▶ _Work to complete_: Do any lines in the data below contain "joints"? If so, copy every one of them.

▶ _Information supplied_:
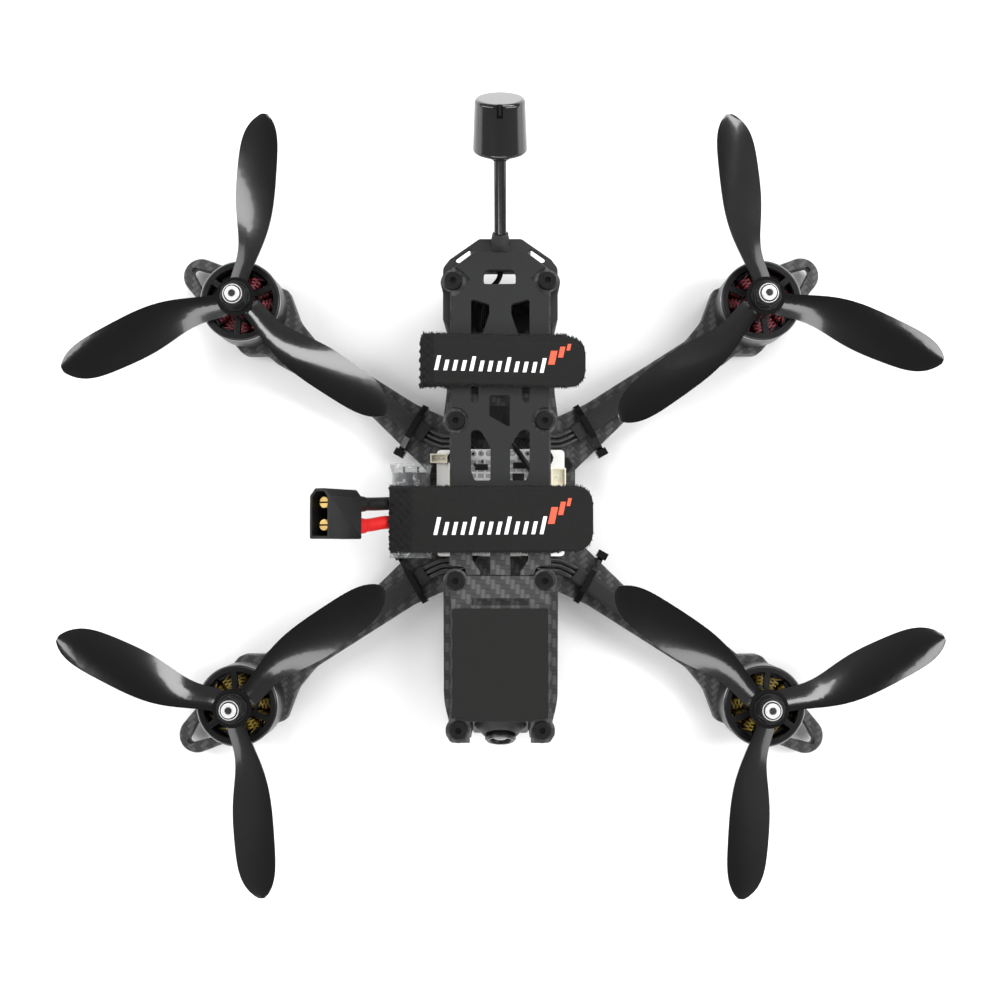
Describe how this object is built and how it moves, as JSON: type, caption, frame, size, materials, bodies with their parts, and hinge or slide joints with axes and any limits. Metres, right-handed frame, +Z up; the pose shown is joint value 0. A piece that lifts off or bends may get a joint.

---

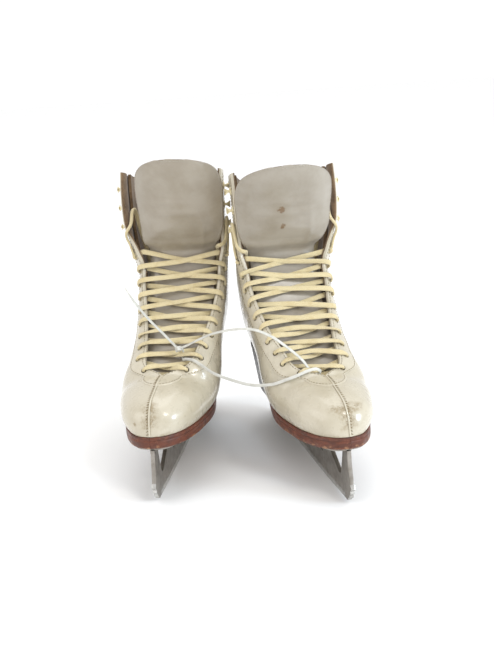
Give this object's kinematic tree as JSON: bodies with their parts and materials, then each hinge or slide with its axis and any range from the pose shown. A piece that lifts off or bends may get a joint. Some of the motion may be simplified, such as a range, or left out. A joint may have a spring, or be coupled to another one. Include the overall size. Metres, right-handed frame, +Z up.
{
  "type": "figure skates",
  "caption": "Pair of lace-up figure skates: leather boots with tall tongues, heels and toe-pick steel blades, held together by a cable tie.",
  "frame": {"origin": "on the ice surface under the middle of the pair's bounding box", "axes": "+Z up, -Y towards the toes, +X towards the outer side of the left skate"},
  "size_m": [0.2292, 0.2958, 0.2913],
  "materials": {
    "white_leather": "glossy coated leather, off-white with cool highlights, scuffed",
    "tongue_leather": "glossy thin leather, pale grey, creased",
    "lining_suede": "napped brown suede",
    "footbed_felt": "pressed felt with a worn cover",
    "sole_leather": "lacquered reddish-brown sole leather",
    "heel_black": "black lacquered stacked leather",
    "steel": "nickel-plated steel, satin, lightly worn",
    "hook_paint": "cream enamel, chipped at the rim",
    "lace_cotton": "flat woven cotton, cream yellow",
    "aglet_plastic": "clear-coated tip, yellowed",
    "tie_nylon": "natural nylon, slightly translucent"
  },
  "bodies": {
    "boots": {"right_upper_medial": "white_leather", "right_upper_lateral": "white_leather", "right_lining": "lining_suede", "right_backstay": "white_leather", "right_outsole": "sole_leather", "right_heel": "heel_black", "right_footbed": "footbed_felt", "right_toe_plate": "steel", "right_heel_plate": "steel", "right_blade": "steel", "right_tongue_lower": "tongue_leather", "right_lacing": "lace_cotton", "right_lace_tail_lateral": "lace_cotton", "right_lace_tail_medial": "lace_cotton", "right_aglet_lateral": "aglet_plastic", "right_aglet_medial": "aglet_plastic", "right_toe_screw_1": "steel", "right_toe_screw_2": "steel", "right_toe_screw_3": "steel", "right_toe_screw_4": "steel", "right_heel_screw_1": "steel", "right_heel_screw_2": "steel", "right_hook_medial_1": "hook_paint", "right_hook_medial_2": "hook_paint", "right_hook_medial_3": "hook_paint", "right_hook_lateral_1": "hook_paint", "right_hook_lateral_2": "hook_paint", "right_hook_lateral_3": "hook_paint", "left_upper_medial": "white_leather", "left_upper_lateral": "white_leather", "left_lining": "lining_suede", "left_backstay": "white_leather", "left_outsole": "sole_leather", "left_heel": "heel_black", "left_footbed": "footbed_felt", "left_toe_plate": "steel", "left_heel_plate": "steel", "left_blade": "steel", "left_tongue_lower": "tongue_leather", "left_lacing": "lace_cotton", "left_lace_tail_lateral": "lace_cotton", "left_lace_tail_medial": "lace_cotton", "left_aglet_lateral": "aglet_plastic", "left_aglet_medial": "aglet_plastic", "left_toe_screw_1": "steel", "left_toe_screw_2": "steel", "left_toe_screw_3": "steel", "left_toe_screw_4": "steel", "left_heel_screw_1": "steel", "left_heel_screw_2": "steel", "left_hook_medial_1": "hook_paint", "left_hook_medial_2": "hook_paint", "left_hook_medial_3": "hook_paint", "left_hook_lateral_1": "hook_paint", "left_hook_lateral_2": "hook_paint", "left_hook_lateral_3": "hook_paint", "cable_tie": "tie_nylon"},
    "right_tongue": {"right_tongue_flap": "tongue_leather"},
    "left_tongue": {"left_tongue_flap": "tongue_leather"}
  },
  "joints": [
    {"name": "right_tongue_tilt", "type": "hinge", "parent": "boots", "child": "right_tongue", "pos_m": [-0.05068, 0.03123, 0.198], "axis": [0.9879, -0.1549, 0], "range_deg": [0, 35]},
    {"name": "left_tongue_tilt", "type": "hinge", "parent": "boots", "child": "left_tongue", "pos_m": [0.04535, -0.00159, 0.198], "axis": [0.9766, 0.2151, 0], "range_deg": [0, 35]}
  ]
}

▶ _Task result_:
Describe how this object is built and how it moves, as JSON: type, caption, frame, size, materials, bodies with their parts, and hinge or slide joints with axes and any limits. Metres, right-handed frame, +Z up; the pose shown is joint value 0. A piece that lifts off or bends may get a joint.
  "joints": [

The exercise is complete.